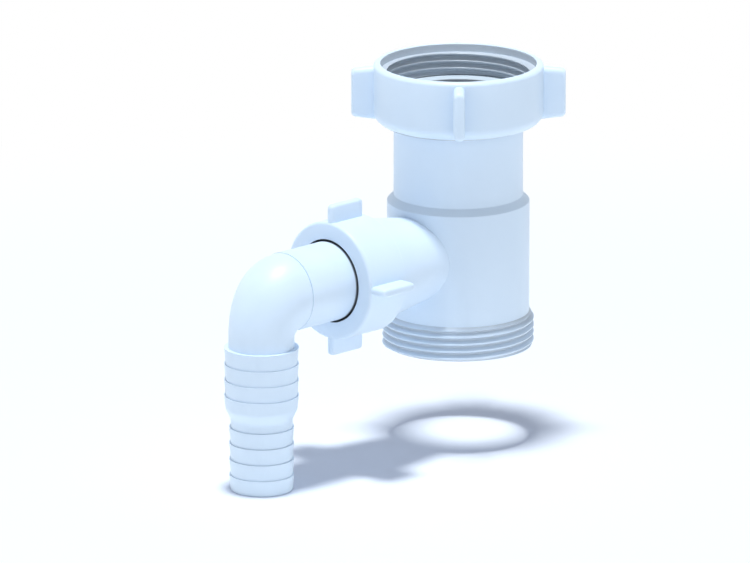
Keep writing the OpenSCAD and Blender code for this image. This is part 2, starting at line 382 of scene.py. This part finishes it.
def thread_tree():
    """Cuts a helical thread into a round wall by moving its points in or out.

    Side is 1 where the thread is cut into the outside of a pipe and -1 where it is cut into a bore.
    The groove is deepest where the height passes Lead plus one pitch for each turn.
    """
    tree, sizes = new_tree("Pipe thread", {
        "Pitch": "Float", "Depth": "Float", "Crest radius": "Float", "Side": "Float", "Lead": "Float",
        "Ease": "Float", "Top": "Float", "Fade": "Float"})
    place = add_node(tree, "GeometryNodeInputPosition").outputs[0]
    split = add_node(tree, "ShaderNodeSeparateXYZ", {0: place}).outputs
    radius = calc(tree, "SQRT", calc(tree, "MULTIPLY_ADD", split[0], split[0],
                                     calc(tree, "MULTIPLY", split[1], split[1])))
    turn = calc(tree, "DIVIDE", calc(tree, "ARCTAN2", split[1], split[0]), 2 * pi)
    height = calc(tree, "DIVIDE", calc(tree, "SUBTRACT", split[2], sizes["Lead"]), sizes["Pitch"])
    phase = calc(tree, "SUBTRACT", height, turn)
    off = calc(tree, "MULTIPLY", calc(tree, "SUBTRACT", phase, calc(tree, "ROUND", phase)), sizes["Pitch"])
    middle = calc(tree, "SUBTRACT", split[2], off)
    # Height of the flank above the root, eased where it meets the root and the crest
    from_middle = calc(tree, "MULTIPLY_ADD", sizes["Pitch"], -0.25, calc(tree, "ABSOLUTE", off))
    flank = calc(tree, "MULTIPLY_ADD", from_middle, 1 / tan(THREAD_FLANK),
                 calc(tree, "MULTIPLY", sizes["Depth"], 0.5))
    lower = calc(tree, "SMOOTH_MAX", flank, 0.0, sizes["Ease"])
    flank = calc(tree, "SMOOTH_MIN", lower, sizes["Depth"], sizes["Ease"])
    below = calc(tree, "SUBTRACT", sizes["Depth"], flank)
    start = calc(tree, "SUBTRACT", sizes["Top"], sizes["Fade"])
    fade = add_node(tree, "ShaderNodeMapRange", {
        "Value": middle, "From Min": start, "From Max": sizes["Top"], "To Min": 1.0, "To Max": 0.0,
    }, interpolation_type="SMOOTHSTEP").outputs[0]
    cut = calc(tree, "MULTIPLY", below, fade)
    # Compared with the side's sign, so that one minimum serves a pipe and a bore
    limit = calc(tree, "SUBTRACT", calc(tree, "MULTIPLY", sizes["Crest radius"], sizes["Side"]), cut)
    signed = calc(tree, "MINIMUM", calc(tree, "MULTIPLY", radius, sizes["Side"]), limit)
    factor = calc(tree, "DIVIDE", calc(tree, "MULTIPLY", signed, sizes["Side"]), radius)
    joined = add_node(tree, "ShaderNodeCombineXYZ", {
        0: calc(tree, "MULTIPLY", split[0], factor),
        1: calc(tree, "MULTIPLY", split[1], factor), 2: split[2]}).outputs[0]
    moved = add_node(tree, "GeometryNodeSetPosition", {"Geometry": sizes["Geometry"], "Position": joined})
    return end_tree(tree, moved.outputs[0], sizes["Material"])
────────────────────
* Task details
Please write out exactly the lines from the start of the data through the line that contains "points in or out.", both ends included, and nothing else.

* Final answer
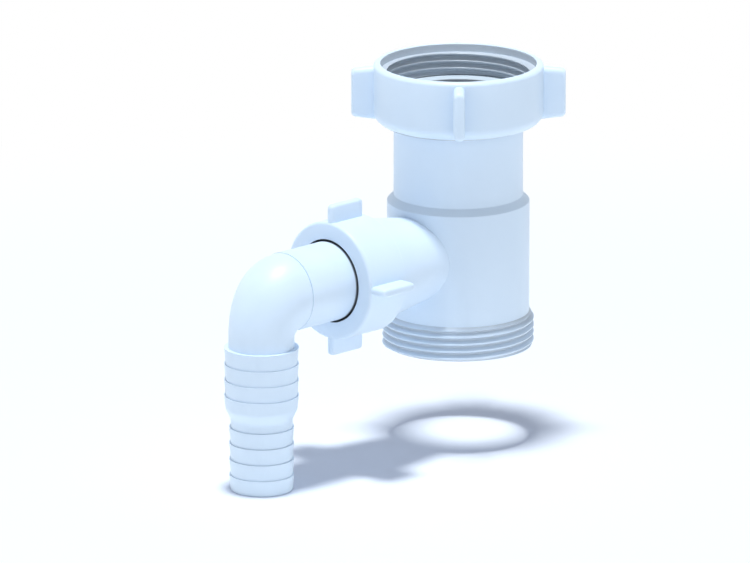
Keep writing the OpenSCAD and Blender code for this image. This is part 2, starting at line 382 of scene.py. This part finishes it.
def thread_tree():
    """Cuts a helical thread into a round wall by moving its points in or out.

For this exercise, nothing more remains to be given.